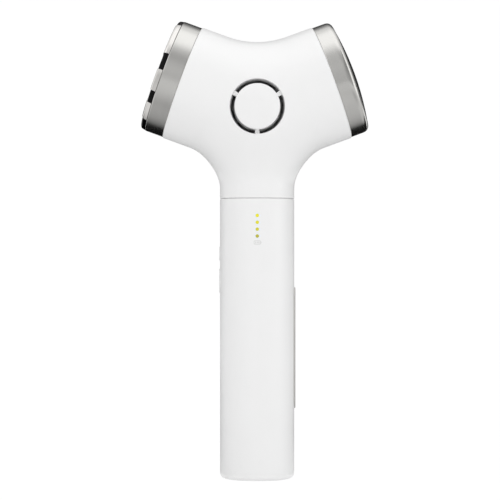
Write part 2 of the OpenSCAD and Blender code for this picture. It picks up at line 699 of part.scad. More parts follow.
module side_button(z, l) {
    intersection() {
        section_block(-button_proud, z - l, z + l);
        side_stadium(z, l, button_w, -handle_w, flange_x + 0.3);
    }
    side_stadium(z, l + 1.6, button_w + 1.6, flange_x, flange_x + flange_t);
}

module power_button() color(white) side_button(power_z, power_l);
module mode_button() color(white) side_button(mode_z, mode_l);

module plunger(z) translate([0, 0, z]) rod_x(1, flange_x + flange_t, switch_x + plunge);

module power_plunger() color("ivory") plunger(power_z);
module mode_plunger() color("ivory") plunger(mode_z);

module button_switches() color([0.15, 0.15, 0.16]) for (z = [power_z, mode_z]) difference() {
    translate([switch_x, -2.25, z - 2.25]) cube([1.5, 4.5, 4.5]);
    translate([0, 0, z]) rod_x(1.05, switch_x - 1, switch_x + plunge + button_travel + 0.05);
}

module button_board() color(green)
    translate([switch_x + 1.5, -4, 69]) cube([1, 8, 26]);

module hand_electrode() color([0.80, 0.79, 0.77]) {
    intersection() {
        section_block(-0.45, strip_z - 1, strip_z + strip_l + 1);
        side_stadium(strip_z + strip_l / 2, strip_l, strip_w, handle_w / 2 - 0.9, handle_w);
    }
    for (k = [0.15, 0.85])
        translate([0, 0, strip_z + k * strip_l]) rod_x(1.2, handle_w / 2 - wall - 0.6, handle_w / 2 - 0.8);
}

// ---------------------------------------------------------------- output

handle_sleeve();
head_front_shell();
head_rear_shell();
neck_sleeve();
front_vent_disc();
rear_vent_disc();
hot_ring();
hot_face();
hot_electrodes();
hot_plate();
hot_heater();
hot_board();
hot_screws();
hot_seal();
cool_ring();
cool_plate();
cool_seal();
thermal_pad();
peltier_module();
heat_sink();
sink_screws();
fan_frame();
fan_rotor();
fan_screws();
motor_can();
motor_weight();
chassis();
main_board();
board_parts();
board_screws();
charge_port();
battery_cell();
battery_strap();
indicator_lens();
indicator_leds();
power_button();
mode_button();
power_plunger();
mode_plunger();
button_board();
button_switches();
hand_electrode();
inner_leads();
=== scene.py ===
"""Facial toning device: smooth outer surfaces, finishes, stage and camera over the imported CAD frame.

Lengths are metres in the frame's own axes: +Z up the handle, the front faces -Y, and the origin is
the middle of the handle's flat bottom.
"""

import math

import bmesh
import bpy
import numpy as np
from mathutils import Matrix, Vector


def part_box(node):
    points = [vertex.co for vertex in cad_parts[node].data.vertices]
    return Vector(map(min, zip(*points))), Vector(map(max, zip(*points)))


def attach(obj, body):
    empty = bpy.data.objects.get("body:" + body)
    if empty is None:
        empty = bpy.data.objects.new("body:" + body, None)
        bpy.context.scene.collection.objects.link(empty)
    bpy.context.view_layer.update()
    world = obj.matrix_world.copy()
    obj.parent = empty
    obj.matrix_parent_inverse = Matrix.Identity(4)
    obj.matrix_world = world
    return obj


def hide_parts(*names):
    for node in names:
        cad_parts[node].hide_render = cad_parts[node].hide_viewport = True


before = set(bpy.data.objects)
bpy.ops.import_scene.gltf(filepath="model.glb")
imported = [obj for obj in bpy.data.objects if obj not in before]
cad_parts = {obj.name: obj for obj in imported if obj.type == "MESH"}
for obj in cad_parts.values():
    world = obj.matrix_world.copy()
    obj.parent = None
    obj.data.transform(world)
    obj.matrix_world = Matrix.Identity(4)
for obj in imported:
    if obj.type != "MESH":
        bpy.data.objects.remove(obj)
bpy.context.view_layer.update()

bl_info = {
    "name": "Facial toning device",
    "version": (1, 0, 0),
    "blender": (4, 5, 0),
    "location": "3D View > Sidebar > Toning device",
    "description": "Builds the outer surfaces, the finishes and the stage of a facial toning device",
    "category": "Add Mesh",
}

MM = 0.001
BODY = "handpiece"
AROUND = 192                  # points round the handle's section
HALF_SEAM = 0.05 * MM         # half the gap between the handle and the head
SLOT_DRAFT = 0.45 * MM        # how much either wall of the vent's slot leans in over its depth
SLOT_END = -16.8 * MM         # y at which the slot's outer wall ends
DISC_BACK = -17 * MM          # y of the back of the vent's disc and bridges
PLATE_SEAT = 3.2              # millimetres that a face plate reaches into its collar
STRIP_POCKET = 0.9 * MM       # depth of the hand electrode's pocket
MERGE_DISTANCE = 0.0005 * MM  # points closer than this are one
FEWEST_FACES = 100            # a cut that leaves fewer has failed


def linear(code):
    """Linear RGBA of an sRGB hex colour."""
    parts = [int(code[k:k + 2], 16) / 255 for k in (1, 3, 5)]
    return [c / 12.92 if c <= 0.04045 else ((c + 0.055) / 1.055) ** 2.4 for c in parts] + [1.0]


def middle(node):
    """Middle of a CAD node's box."""
    low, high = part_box(node)
    return (low + high) / 2


def span(node):
    """Lengths of the three sides of a CAD node's box."""
    low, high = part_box(node)
    return high - low


# ------------------------------------------------------------------ settings

def length(name, description, default):
    """A length property, in metres."""
    return bpy.props.FloatProperty(name=name, description=description, default=default, min=0.0,
                                   precision=5, unit="LENGTH")


def degrees(name, description, default):
    """An angle property, with its default in degrees."""
    return bpy.props.FloatProperty(name=name, description=description, default=math.radians(default),
                                   subtype="ANGLE", unit="ROTATION")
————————
*Your goal*.
All of the material must be reproduced exactly.

*Task answer*.
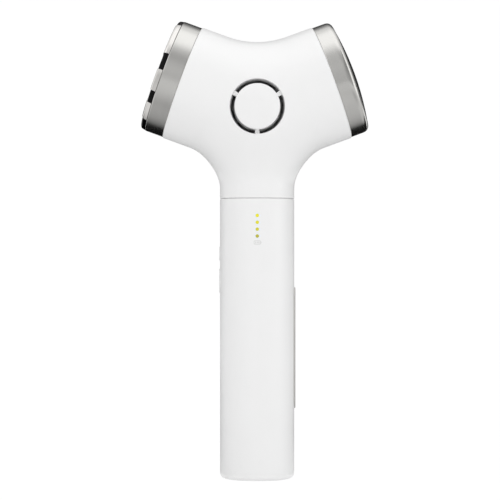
Write part 2 of the OpenSCAD and Blender code for this picture. It picks up at line 699 of part.scad. More parts follow.
module side_button(z, l) {
    intersection() {
        section_block(-button_proud, z - l, z + l);
        side_stadium(z, l, button_w, -handle_w, flange_x + 0.3);
    }
    side_stadium(z, l + 1.6, button_w + 1.6, flange_x, flange_x + flange_t);
}

module power_button() color(white) side_button(power_z, power_l);
module mode_button() color(white) side_button(mode_z, mode_l);

module plunger(z) translate([0, 0, z]) rod_x(1, flange_x + flange_t, switch_x + plunge);

module power_plunger() color("ivory") plunger(power_z);
module mode_plunger() color("ivory") plunger(mode_z);

module button_switches() color([0.15, 0.15, 0.16]) for (z = [power_z, mode_z]) difference() {
    translate([switch_x, -2.25, z - 2.25]) cube([1.5, 4.5, 4.5]);
    translate([0, 0, z]) rod_x(1.05, switch_x - 1, switch_x + plunge + button_travel + 0.05);
}

module button_board() color(green)
    translate([switch_x + 1.5, -4, 69]) cube([1, 8, 26]);

module hand_electrode() color([0.80, 0.79, 0.77]) {
    intersection() {
        section_block(-0.45, strip_z - 1, strip_z + strip_l + 1);
        side_stadium(strip_z + strip_l / 2, strip_l, strip_w, handle_w / 2 - 0.9, handle_w);
    }
    for (k = [0.15, 0.85])
        translate([0, 0, strip_z + k * strip_l]) rod_x(1.2, handle_w / 2 - wall - 0.6, handle_w / 2 - 0.8);
}

// ---------------------------------------------------------------- output

handle_sleeve();
head_front_shell();
head_rear_shell();
neck_sleeve();
front_vent_disc();
rear_vent_disc();
hot_ring();
hot_face();
hot_electrodes();
hot_plate();
hot_heater();
hot_board();
hot_screws();
hot_seal();
cool_ring();
cool_plate();
cool_seal();
thermal_pad();
peltier_module();
heat_sink();
sink_screws();
fan_frame();
fan_rotor();
fan_screws();
motor_can();
motor_weight();
chassis();
main_board();
board_parts();
board_screws();
charge_port();
battery_cell();
battery_strap();
indicator_lens();
indicator_leds();
power_button();
mode_button();
power_plunger();
mode_plunger();
button_board();
button_switches();
hand_electrode();
inner_leads();
=== scene.py ===
"""Facial toning device: smooth outer surfaces, finishes, stage and camera over the imported CAD frame.

Lengths are metres in the frame's own axes: +Z up the handle, the front faces -Y, and the origin is
the middle of the handle's flat bottom.
"""

import math

import bmesh
import bpy
import numpy as np
from mathutils import Matrix, Vector


def part_box(node):
    points = [vertex.co for vertex in cad_parts[node].data.vertices]
    return Vector(map(min, zip(*points))), Vector(map(max, zip(*points)))


def attach(obj, body):
    empty = bpy.data.objects.get("body:" + body)
    if empty is None:
        empty = bpy.data.objects.new("body:" + body, None)
        bpy.context.scene.collection.objects.link(empty)
    bpy.context.view_layer.update()
    world = obj.matrix_world.copy()
    obj.parent = empty
    obj.matrix_parent_inverse = Matrix.Identity(4)
    obj.matrix_world = world
    return obj


def hide_parts(*names):
    for node in names:
        cad_parts[node].hide_render = cad_parts[node].hide_viewport = True


before = set(bpy.data.objects)
bpy.ops.import_scene.gltf(filepath="model.glb")
imported = [obj for obj in bpy.data.objects if obj not in before]
cad_parts = {obj.name: obj for obj in imported if obj.type == "MESH"}
for obj in cad_parts.values():
    world = obj.matrix_world.copy()
    obj.parent = None
    obj.data.transform(world)
    obj.matrix_world = Matrix.Identity(4)
for obj in imported:
    if obj.type != "MESH":
        bpy.data.objects.remove(obj)
bpy.context.view_layer.update()

bl_info = {
    "name": "Facial toning device",
    "version": (1, 0, 0),
    "blender": (4, 5, 0),
    "location": "3D View > Sidebar > Toning device",
    "description": "Builds the outer surfaces, the finishes and the stage of a facial toning device",
    "category": "Add Mesh",
}

MM = 0.001
BODY = "handpiece"
AROUND = 192                  # points round the handle's section
HALF_SEAM = 0.05 * MM         # half the gap between the handle and the head
SLOT_DRAFT = 0.45 * MM        # how much either wall of the vent's slot leans in over its depth
SLOT_END = -16.8 * MM         # y at which the slot's outer wall ends
DISC_BACK = -17 * MM          # y of the back of the vent's disc and bridges
PLATE_SEAT = 3.2              # millimetres that a face plate reaches into its collar
STRIP_POCKET = 0.9 * MM       # depth of the hand electrode's pocket
MERGE_DISTANCE = 0.0005 * MM  # points closer than this are one
FEWEST_FACES = 100            # a cut that leaves fewer has failed


def linear(code):
    """Linear RGBA of an sRGB hex colour."""
    parts = [int(code[k:k + 2], 16) / 255 for k in (1, 3, 5)]
    return [c / 12.92 if c <= 0.04045 else ((c + 0.055) / 1.055) ** 2.4 for c in parts] + [1.0]


def middle(node):
    """Middle of a CAD node's box."""
    low, high = part_box(node)
    return (low + high) / 2


def span(node):
    """Lengths of the three sides of a CAD node's box."""
    low, high = part_box(node)
    return high - low


# ------------------------------------------------------------------ settings

def length(name, description, default):
    """A length property, in metres."""
    return bpy.props.FloatProperty(name=name, description=description, default=default, min=0.0,
                                   precision=5, unit="LENGTH")


def degrees(name, description, default):
    """An angle property, with its default in degrees."""
    return bpy.props.FloatProperty(name=name, description=description, default=math.radians(default),
                                   subtype="ANGLE", unit="ROTATION")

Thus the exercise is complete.